Alternatively more than one drive belt may be used, at least one roller shaft fixedly carrying two or more drive wheels, to enable drive to be transmitted from one drive belt to another. In this arrangement, it may be convenient to arrange that a first sub-set of drive wheels lie in a first plane to be engaged by a first drive belt, while a second sub-set of drive wheels lie in a second plane to be engaged by a second drive belt. In order to provide a compact arrangement, all the drive wheels may be substantially in line with each other. To ensure that the drive belt engages each drive wheel over the desired contact angle, the drive belt may engage one or more guide wheels positioned intermediate the drive wheels. Alternatively or additionally, opposite faces of the drive belt engage alternately with sequential drive wheels, the drive belt thus passing in a substantially sinusoidal path through the apparatus.

[0028] The drive belt may be formed for example of a metal such as steel or an elastomer with fibre reinforcement. Preferably the profile of the belt matches that of the belt-engaging surface of the drive wheel. Thus, the drive belt may be a toothed or non-toothed belt or in the form of a cable.

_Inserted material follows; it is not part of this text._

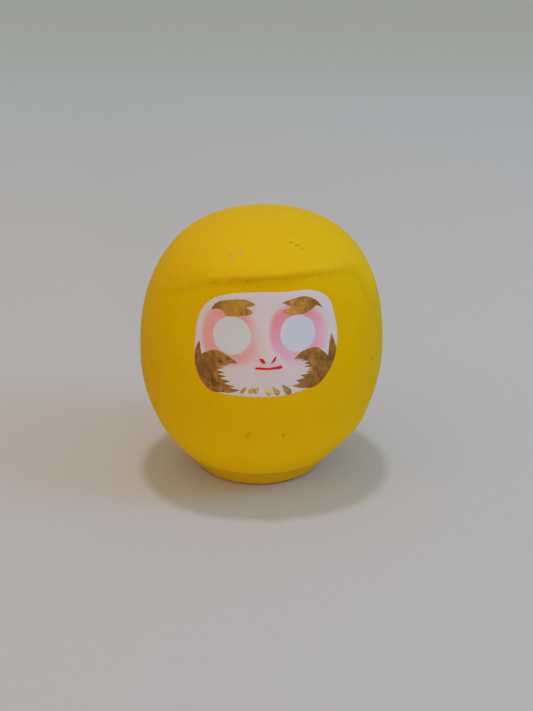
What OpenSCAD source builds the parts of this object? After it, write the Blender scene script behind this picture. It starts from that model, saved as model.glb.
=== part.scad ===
// Daruma doll: a hollow papier-mache body on a weighted clay foot, with a painted face.
// Frame: +Z up, face towards -Y, origin at the centre of the foot's flat underside. Millimetres.
// Left and right are the doll's own, so its left is +X.

/* [Body] */
// Diameter of the body at its widest level
body_w = 80; // [64:1:100]
// Height of the whole doll
body_h = 88; // [80:1:108]
// Height of the widest level above the table
waist_z = 41; // [36:1:46]
// Roundness of the upper half, where 2 is an ellipse and more is squarer
crown_power = 2.35; // [2:0.05:2.8]
// Depth of the lower half's ellipse below the widest level
belly_depth = 45.2; // [42:0.2:52]
// Thickness of the papier-mache wall
wall = 1.6; // [1.2:0.1:2.4]

/* [Foot] */
// Height of the foot, where the body sits on it
foot_h = 6.5; // [5:0.5:8]
// Radius of the flat underside and its rounded edge together
foot_r = 21; // [17:0.5:25]
// Radius of the rounded lower edge
foot_edge_r = 1; // [0.5:0.1:2]
// How far the clay dome rises inside the body
dome_h = 5; // [3:0.5:8]
// Clearance between the clay dome and the body's wall
dome_gap = 0.4; // [0.2:0.1:1]

/* [Face hollow] */
// Height of the hood, from the crease up to the crown
hood_h = 15; // [12:0.5:19]
// Depth of the hollow just under the crease
crease_depth = 2.6; // [1.6:0.1:4]
// How far below the white face the hollow fades out
chin_drop = 15; // [10:0.5:18]
// Distance of the hollow's axis behind the body's axis, which makes the face flatter than the body
hollow_axis_y = 10; // [6:1:14]

/* [Face paint] */
// Thickness of the white ground
ground_t = 0.3; // [0.2:0.05:0.5]
// Thickness of what is painted on the ground
paint_t = 0.25; // [0.15:0.05:0.4]
// Least bare ground between two painted shapes, and along the white face's edge
paint_gap = 0.3; // [0.2:0.05:0.5]
// Width of the white face
face_w = 42.6; // [34:0.2:46]
// Height of the white face
face_h = 30.2; // [27:0.1:32]
// Yellow band between the crease and the white face
brow_band = 3.7; // [2.5:0.1:6]
// Drop from the white face's top edge to the eyes' centres
eye_drop = 12; // [11:0.1:13]
// Distance of each eye's centre from the middle
eye_x = 9.75; // [8:0.05:11]
// Diameter of each blank eye
eye_d = 10.8; // [9:0.2:13]
// Drop from the eyes' centres to the mouth
mouth_drop = 9.4; // [8.6:0.1:10.5]
// Length of the mouth's line
mouth_w = 8.2; // [6:0.2:10]
// Thickness of the mouth's line
mouth_t = 0.9; // [0.6:0.1:1.2]
// Length of each nostril's stroke
nostril_len = 2; // [1.4:0.1:2.4]
// Thickness of each nostril's stroke
nostril_t = 0.8; // [0.5:0.1:1]
// Number of gold dabs along the chin
dab_count = 6; // [3:1:8]
// Length of each gold dab
dab_len = 2; // [1.4:0.1:2.4]
// Distance from one gold dab to the next
dab_step = 2.4; // [1.8:0.1:2.6]

/* [Back seam] */
// Width of the slit that the mould came out through
slit_w = 0.5; // [0.3:0.1:1.5]
// Distance of the slit's upper end below the crown
slit_drop = 14; // [8:1:30]
// Width of the paper strip that closes the slit
strip_w = 9; // [6:0.5:14]
// Thickness of the paper strip
strip_t = 0.3; // [0.2:0.05:0.5]
// How far the strip runs past the slit's upper end
strip_lap = 4; // [2:0.5:6]

/* [Hidden] */
$fn = 64;
beyond = body_w + body_h;
body_r = body_w / 2;
crown_h = body_h - waist_z;
outline_steps = 20;
hollow_steps = 17;
hollow_reach = 3 * wall;
crease_z = body_h - hood_h;
face_top_z = crease_z - brow_band;
face_bottom_z = face_top_z - face_h;
chin_z = face_bottom_z - chin_drop;
eye_z = face_top_z - eye_drop;
mouth_z = eye_z - mouth_drop;
slit_top_z = body_h - slit_drop;
yellow = [0.80, 0.62, 0.05];
white = [0.91, 0.87, 0.84];
eye_white = [0.88, 0.88, 0.84];
gold = [0.50, 0.36, 0.17];
red = [0.80, 0.05, 0.05];
strip_yellow = [0.72, 0.55, 0.08];

// ---- The body's form ----

// The body's radius at a height: half a superellipse above the waist, half an ellipse below it.
function body_radius(z) =
    z < waist_z
        ? body_r * sqrt(1 - pow((waist_z - z) / belly_depth, 2))
        : body_r * pow(1 - pow((z - waist_z) / crown_h, crown_power), 1 / crown_power);

// The same outline by angle, from below zero on the belly to 90 at the crown, moved outwards
// by grow along its normal.
function half_power(angle) = angle < 0 ? 2 : crown_power;
function half_height(angle) = angle < 0 ? belly_depth : crown_h;
function share_out(angle) = pow(cos(angle), 2 / half_power(angle));
function share_up(angle) = pow(abs(sin(angle)), 2 / half_power(angle));
function outline_normal(angle) =
    let (slope = half_power(angle) - 1,
         normal = [pow(share_out(angle), slope) / body_r,
                   sign(angle) * pow(share_up(angle), slope) / half_height(angle)])
    normal / norm(normal);
function outline_point(angle, grow) =
    [body_r * share_out(angle), waist_z + sign(angle) * half_height(angle) * share_up(angle)]
    + grow * outline_normal(angle);

// The whole egg, closed off below the foot.
module egg(grow) {
    side = [for (step = [3 - outline_steps : outline_steps - 1])
            outline_point(90 * step / outline_steps, grow)];
    rotate_extrude()
        polygon(concat([[0, side[0][1]]], side, [[0, body_h + grow]]));
}

// The flatter form that the face follows. It is turned about an axis behind the body's own, and
// it sinks deeper below the body's outline from the chin up to the crease.
function hollow_radius(z) =
    body_radius(z) + hollow_axis_y - crease_depth * (z - chin_z) / (crease_z - chin_z);
module hollow_form(grow) {
    top_z = crease_z + hollow_reach;
    low_z = chin_z - hollow_reach;
    heights = [for (step = [0 : hollow_steps]) low_z + (top_z - low_z) * step / hollow_steps];
    translate([0, hollow_axis_y, 0])
        rotate_extrude()
            polygon(concat([[0, low_z]],
                           [for (z = heights) [hollow_radius(z) + grow, z]],
                           [[0, top_z]]));
}

// The egg with the face's hollow taken out of its front, below the crease.
module body_form(grow) {
    difference() {
        egg(grow);
        difference() {
            translate([-beyond / 2, -beyond, chin_z])
                cube([beyond, beyond, crease_z + grow - chin_z]);
            hollow_form(grow);
        }
    }
}

// ---- The pieces that carry the doll ----

// The papier-mache shell: open where the foot closes it, and slit down its back.
module paper_shell() {
    color(yellow)
        difference() {
            body_form(0);
            body_form(-wall);
            translate([-beyond / 2, -beyond / 2, foot_h - beyond])
                cube([beyond, beyond, beyond]);
            translate([-slit_w / 2, 0, 0])
                cube([slit_w, beyond, slit_top_z]);
        }
}

// The strip of paper pasted over the slit.
module seam_strip() {
    low_z = foot_h + strip_t;
    color(strip_yellow)
        intersection() {
            difference() {
                egg(strip_t);
                egg(0);
            }
            translate([-strip_w / 2, 0, low_z])
                cube([strip_w, beyond, slit_top_z + strip_lap - low_z]);
        }
}

// The clay foot: a ring under the body, and a low dome that keys it inside the wall.
module base_weight() {
    shoulder_r = body_radius(foot_h);
    wall_across = wall * norm([shoulder_r / pow(body_r, 2), (waist_z - foot_h) / pow(belly_depth, 2)])
                  * pow(body_r, 2) / shoulder_r;
    dome_r = shoulder_r - wall_across - dome_gap;
    dome_curve_r = (pow(dome_r, 2) + pow(dome_h, 2)) / (2 * dome_h);
    dome_angle = asin(dome_r / dome_curve_r);
    dome_steps = 8;
    edge_angle = atan(foot_h / (shoulder_r - foot_r));
    edge_x = foot_r - foot_edge_r * tan(edge_angle / 2);
    edge_steps = 4;
    color(yellow)
        rotate_extrude()
            polygon(concat(
                [[0, 0]],
                [for (step = [0 : edge_steps])
                 let (turn = edge_angle * step / edge_steps)
                 [edge_x + foot_edge_r * sin(turn), foot_edge_r * (1 - cos(turn))]],
                [[shoulder_r, foot_h]],
                [for (step = [0 : dome_steps])
                 let (turn = dome_angle * (1 - step / dome_steps))
                 [dome_curve_r * sin(turn), foot_h + dome_h - dome_curve_r * (1 - cos(turn))]]));
}

// ---- Outlines of the painted face, seen from the front: X across and Y up ----

// The points of a polygon whose corners, given as [x, y, radius], are rounded off.
function rounded_corner(before, corner, after) =
    let (at = [corner[0], corner[1]],
         to_before = [before[0], before[1]] - at,
         to_after = [after[0], after[1]] - at,
         u = to_before / norm(to_before),
         v = to_after / norm(to_after),
         half_angle = acos(u * v) / 2,
         middle = (u + v) / norm(u + v),
         centre = at + middle * corner[2] / sin(half_angle),
         sweep = 90 - half_angle,
         side = sign(u[0] * v[1] - u[1] * v[0]))
    [for (step = [-3 : 3])
     let (turn = -side * sweep * step / 3)
     centre - corner[2] * [middle[0] * cos(turn) - middle[1] * sin(turn),
                           middle[0] * sin(turn) + middle[1] * cos(turn)]];
function rounded(corners) =
    [for (i = [0 : len(corners) - 1])
     each rounded_corner(corners[(i + len(corners) - 1) % len(corners)], corners[i],
                         corners[(i + 1) % len(corners)])];

// The white face: broad and square above, rounder below, and brushed on a little unevenly.
module face_outline(inset) {
    half_w = face_w / 2 - inset;
    top_z = face_top_z - inset;
    low_z = face_bottom_z + inset;
    chin_rise = 1;
    polygon(rounded([
        [-half_w, top_z, 9.5],
        [-half_w, low_z + chin_rise, 7.5],
        [0, low_z, 20],
        [half_w, low_z + chin_rise, 9],
        [half_w, top_z, 5.5]]));
}

// One brow for the doll's left side: two lobes towards the nose, and a tail that hooks down.
module brow_outline() {
    translate([eye_x, eye_z + eye_d / 2])
        polygon([[-4.5, 3.5], [-2, 4.5], [3, 5], [6, 3], [8, 1], [5, 2], [3.5, 0.5],
                 [-3, 0.5], [-4, 1.5], [-2, 2]]);
}

// The whiskers of the doll's left cheek: a spike up the face's edge, a round lobe under the eye,
// and ragged bristles towards the mouth.
module whisker_outline() {
    bristles = 5;
    bristle_len = 1.6;
    half_w = face_w / 2;
    lobe_z = eye_z - eye_d / 2 + 1;
    tip_x = 9;
    low_z = face_bottom_z + 2.2;
    fall = (lobe_z - 2.5 - low_z) / bristles;
    difference() {
        intersection() {
            polygon(concat(
                [[half_w - 1.4, lobe_z + 4], [half_w - 2.4, lobe_z - 1.8], [half_w - 4.4, lobe_z],
                 [half_w - 6.6, lobe_z + 0.5], [half_w - 9.4, lobe_z]],
                [for (i = [0 : bristles - 1])
                 let (z = lobe_z - 2.5 - i * fall, x = tip_x + 2 * sin(180 * i / bristles))
                 each [[x, z], [x + bristle_len, z - fall * 0.55]]],
                [[tip_x - 1, low_z], [tip_x + 2, face_bottom_z], [half_w, face_bottom_z],
                 [half_w, lobe_z + 2]]));
            face_outline(paint_gap);
        }
        translate([eye_x, eye_z])
            circle(d = eye_d + 2 * paint_gap);
    }
}

// A brush stroke with round ends, and a leaf-shaped dab.
module stroke(length, thickness) {
    square([length - thickness, thickness], center = true);
    for (side = [-1, 1])
        translate([side * (length - thickness) / 2, 0])
            circle(d = thickness);
}
module dab(length, thickness) {
    curve_r = (pow(length, 2) + pow(thickness, 2)) / (4 * thickness);
    intersection() {
        translate([curve_r - thickness / 2, 0])
            circle(r = curve_r);
        translate([thickness / 2 - curve_r, 0])
            circle(r = curve_r);
    }
}

// ---- The painted face ----

// A film on the hollow's surface, from one height above it to another, cut to an outline.
module film(from, to) {
    intersection() {
        difference() {
            hollow_form(to);
            hollow_form(from);
        }
        rotate([90, 0, 0])
            linear_extrude(height = beyond)
                children();
    }
}
module paint() {
    film(ground_t, ground_t + paint_t)
        children();
}

module face_ground() {
    color(white)
        film(0, ground_t)
            face_outline(0);
}

module eye(side) {
    color(eye_white)
        paint()
            translate([side * eye_x, eye_z])
                circle(d = eye_d);
}
module left_eye() { eye(1); }
module right_eye() { eye(-1); }

module left_brow() {
    color(gold)
        paint()
            brow_outline();
}
module right_brow() {
    color(gold)
        paint()
            mirror([1, 0])
                brow_outline();
}

module left_whiskers() {
    color(gold)
        paint()
            whisker_outline();
}
module right_whiskers() {
    color(gold)
        paint()
            mirror([1, 0])
                whisker_outline();
}

module chin_dabs() {
    dab_t = dab_len * 0.55;
    dab_tilt = -30;
    color(gold)
        paint()
            for (i = [0 : dab_count - 1])
                translate([(i - (dab_count - 1) / 2) * dab_step, face_bottom_z + dab_len])
                    rotate(dab_tilt)
                        dab(dab_len, dab_t);
}

module nostrils() {
    nostril_x = nostril_len;
    nostril_z = mouth_z + mouth_t + nostril_len * 0.7;
    color(red)
        paint()
            for (side = [-1, 1])
                translate([side * nostril_x, nostril_z])
                    rotate(side * 42)
                        stroke(nostril_len, nostril_t);
}

module mouth() {
    color(red)
        paint()
            translate([0, mouth_z])
                rotate(2)
                    stroke(mouth_w, mouth_t);
}

paper_shell();
seam_strip();
base_weight();
face_ground();
left_eye();
right_eye();
left_brow();
right_brow();
left_whiskers();
right_whiskers();
chin_dabs();
nostrils();
mouth();
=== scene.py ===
"""A yellow papier-mache daruma doll with a painted face, on a plain pale floor.

The doll faces -Y and stands on the origin. Lengths are millimetres until a mesh is made.
Left and right are the doll's own, so its left is +X.
"""

import math

import bpy
import numpy as np
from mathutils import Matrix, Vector
from mathutils.geometry import delaunay_2d_cdt


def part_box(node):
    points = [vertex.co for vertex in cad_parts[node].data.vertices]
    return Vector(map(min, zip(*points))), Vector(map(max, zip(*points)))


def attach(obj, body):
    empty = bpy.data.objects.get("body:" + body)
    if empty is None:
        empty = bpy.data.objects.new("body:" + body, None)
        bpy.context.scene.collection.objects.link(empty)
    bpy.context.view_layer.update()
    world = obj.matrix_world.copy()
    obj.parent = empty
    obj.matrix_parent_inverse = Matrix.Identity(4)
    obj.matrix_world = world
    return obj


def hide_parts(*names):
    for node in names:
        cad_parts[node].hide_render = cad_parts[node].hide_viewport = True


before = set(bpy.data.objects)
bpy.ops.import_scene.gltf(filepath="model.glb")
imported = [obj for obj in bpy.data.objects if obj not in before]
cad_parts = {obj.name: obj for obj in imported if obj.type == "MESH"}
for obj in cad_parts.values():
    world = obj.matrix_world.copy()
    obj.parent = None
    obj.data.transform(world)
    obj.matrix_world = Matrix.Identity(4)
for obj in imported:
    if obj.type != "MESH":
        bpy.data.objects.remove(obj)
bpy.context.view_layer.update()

MM = 0.001
random = np.random.RandomState(7)


def node_box(node):
    """A CAD node's lowest and highest corners, in millimetres."""
    low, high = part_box(node)
    return np.array(low) / MM, np.array(high) / MM


# ---- Driving sizes, read from the CAD nodes where it holds them ----

shell_low, shell_high = node_box("paper_shell")
face_low, face_high = node_box("face_ground")
eye_low, eye_high = node_box("left_eye")
foot_low, foot_high = node_box("base_weight")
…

It should be noted that the use of a drive chain in place of a drive belt does not give successful results. To reliably transmit the required torque to the drive wheels, the drive belt should be under tension, at least between the drive motor and the drive wheels. This tension may be generated by passing the belt over a spring loaded tensioning wheel.

[0029] The drive wheels should preferably be formed with a belt-engaging surface which is formed of, or coated with, a high friction material or otherwise treated to increase friction. Thus the drive wheels may be formed for example of moulded plastics material or of a metal such as steel, the wheels carrying a belt-engaging surface covering of natural or synthetic rubber. Additionally the belt engaging surface may be so shaped to assist the engagement of the drive belt thereon, for example by being provided with a concave surface and/or with side flanges.

[0030] The drive from the drive motor to the drive belt may conveniently be achieved by the engagement of the drive belt with a further drive wheel fixedly carried on the driven shaft of the drive motor. Suitable drive motors include DC stepping motors.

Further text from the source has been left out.